Ist das Opfer gestolpert?

Im Gerichtssaal räumte der Syrer ein, den jungen Philipos geschlagen zu haben. Sein Kontrahent habe aus der Nase geblutet – mehr nicht. Vor dem nächsten Schlag soll das 20-jährige Opfer geflüchtet, schließlich 20 Meter weiter gestolpert und mit dem Hinterkopf auf den Asphalt geschlagen sein. Danach habe er sich nicht mehr gerührt. 

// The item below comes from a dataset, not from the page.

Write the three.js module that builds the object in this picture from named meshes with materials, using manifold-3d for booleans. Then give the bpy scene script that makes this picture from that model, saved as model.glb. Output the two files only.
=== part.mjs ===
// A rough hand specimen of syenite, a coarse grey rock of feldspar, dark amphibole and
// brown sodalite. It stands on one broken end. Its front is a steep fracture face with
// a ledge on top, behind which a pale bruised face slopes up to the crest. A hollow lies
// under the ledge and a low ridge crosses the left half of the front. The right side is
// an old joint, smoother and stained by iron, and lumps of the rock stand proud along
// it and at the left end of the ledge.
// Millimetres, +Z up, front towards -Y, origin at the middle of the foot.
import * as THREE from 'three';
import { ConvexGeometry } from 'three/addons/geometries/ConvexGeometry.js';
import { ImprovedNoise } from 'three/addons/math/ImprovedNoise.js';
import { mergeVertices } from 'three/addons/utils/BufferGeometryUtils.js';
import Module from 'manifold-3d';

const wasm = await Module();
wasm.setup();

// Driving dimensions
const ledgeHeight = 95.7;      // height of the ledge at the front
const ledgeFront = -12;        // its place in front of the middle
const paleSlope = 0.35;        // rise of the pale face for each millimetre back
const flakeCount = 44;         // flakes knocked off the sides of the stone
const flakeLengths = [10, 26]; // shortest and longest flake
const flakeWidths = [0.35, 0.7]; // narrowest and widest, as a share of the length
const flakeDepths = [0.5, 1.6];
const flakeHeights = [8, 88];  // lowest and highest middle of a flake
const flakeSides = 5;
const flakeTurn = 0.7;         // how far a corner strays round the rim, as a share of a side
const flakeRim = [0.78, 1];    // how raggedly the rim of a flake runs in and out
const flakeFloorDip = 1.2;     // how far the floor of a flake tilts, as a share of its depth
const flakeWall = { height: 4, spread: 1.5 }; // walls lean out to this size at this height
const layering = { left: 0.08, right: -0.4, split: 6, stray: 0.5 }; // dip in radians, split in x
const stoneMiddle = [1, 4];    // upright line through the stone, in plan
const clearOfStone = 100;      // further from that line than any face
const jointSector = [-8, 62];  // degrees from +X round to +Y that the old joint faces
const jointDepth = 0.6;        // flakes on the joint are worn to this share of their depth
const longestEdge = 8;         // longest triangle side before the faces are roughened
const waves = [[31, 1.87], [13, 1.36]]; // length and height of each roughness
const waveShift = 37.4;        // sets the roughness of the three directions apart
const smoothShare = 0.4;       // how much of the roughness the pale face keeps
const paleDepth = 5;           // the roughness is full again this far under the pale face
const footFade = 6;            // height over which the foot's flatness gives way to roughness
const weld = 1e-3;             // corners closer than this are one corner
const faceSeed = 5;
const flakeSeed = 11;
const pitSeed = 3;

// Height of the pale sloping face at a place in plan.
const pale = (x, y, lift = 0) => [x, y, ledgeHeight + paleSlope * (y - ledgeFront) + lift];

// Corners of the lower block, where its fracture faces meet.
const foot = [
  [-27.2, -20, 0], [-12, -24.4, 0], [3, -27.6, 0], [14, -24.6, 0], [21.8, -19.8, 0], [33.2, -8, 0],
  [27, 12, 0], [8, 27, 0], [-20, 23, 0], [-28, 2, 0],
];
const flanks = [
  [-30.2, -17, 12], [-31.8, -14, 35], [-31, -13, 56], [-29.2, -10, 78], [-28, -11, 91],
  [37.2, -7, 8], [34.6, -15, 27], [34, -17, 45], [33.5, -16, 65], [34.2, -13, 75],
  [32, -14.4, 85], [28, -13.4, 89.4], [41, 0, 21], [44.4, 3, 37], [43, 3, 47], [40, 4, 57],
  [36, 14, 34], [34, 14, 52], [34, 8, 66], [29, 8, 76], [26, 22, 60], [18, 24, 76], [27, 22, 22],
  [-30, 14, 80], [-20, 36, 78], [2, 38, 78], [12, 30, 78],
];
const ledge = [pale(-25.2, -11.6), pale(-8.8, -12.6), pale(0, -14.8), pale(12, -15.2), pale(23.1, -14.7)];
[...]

Später dann will der Angeklagte gesehen haben, dass sich ein oder zwei seiner Kumpels auf den wehrlosen Philipos zubewegten. Was dann geschehen ist, blieb am Freitagvormittag unklar. Die Schläger flohen schließlich vom Tatort. Bald danach will der Syrer einen Komplizen getroffen haben. Der habe nur etwas von „Scheiße gebaut“ gestammelt. 

Verdächtige Suchanfragen bei Mitangeklagtem

In diesem Kontext lenkte Verteidiger Benecken den Totschlagsverdacht auf einen der beiden deutschen Mitangeklagten. Dabei zählte der Anwalt im Namen seines Mandanten etliche Indizien auf: So entdeckten die Ermittler zahlreiche kompromittierende Google-Recherchen nach dem Tod von Philipos durch den deutschen Kombattanten. Er wollte den Unterschied zwischen Mord und Totschlag recherchieren und wie man Fotos auf dem Iphone löscht. Ein weiterer Klick habe zur Frage geführt: Wenn man bei Mord als Zeuge aussagt, wann droht die Untersuchungshaft? 

Und zu guter Letzt: „Eingepisst nach Knock out“ Diese Abfrage bezog sich auf den Umstand, dass sich das Opfer auf dem Boden eingenässt hatte. Solche Dinge konnte nur ein Täter wissen, folgerte Anwalt Benecken. Der Mitangeklagte sei auch derjenige gewesen, der den Syrer im Verhör als Totschläger beschuldigt habe. Zudem habe der junge Deutsche versucht, sich bei einer Freundin ein Alibi für die Tatnacht zu beschaffen.

„Es war alles dieser Araber“

Schließlich wandte sich der angeklagte Syrer in seiner durch seinen Verteidiger verlesenen Einlassung gegen die Vorverurteilung allerorten: In dem Kontext zitierte er nochmals den Chat aus dem Kreis rund um die deutschen Mitangeklagten: „Sag ihm einfach, Du warst dabei – und alles war der Araber.“ Diese Losung habe der Vater des Opfers wie auch Polizei, Staatsanwaltschaft, die Medien sowie die Politik ungeprüft übernommen. „Es war alles dieser Araber.“ 

Nach dem Vortrag erhob sich der Ankläger und warf der Verteidigung falsche Unterstellungen vor: „Es war schwer erträglich, sich diese haltlosen, juristisch falschen Tatsachen anzuhören.“

Ob diese Unschuldsbekundungen tatsächlich fruchten, wird der weitere Prozess zeigen. Interessant ist allerdings der Umstand, dass diese fragwürdigen Chats nicht in der Anklage der Staatsanwaltschaft Bielefeld auftauchten.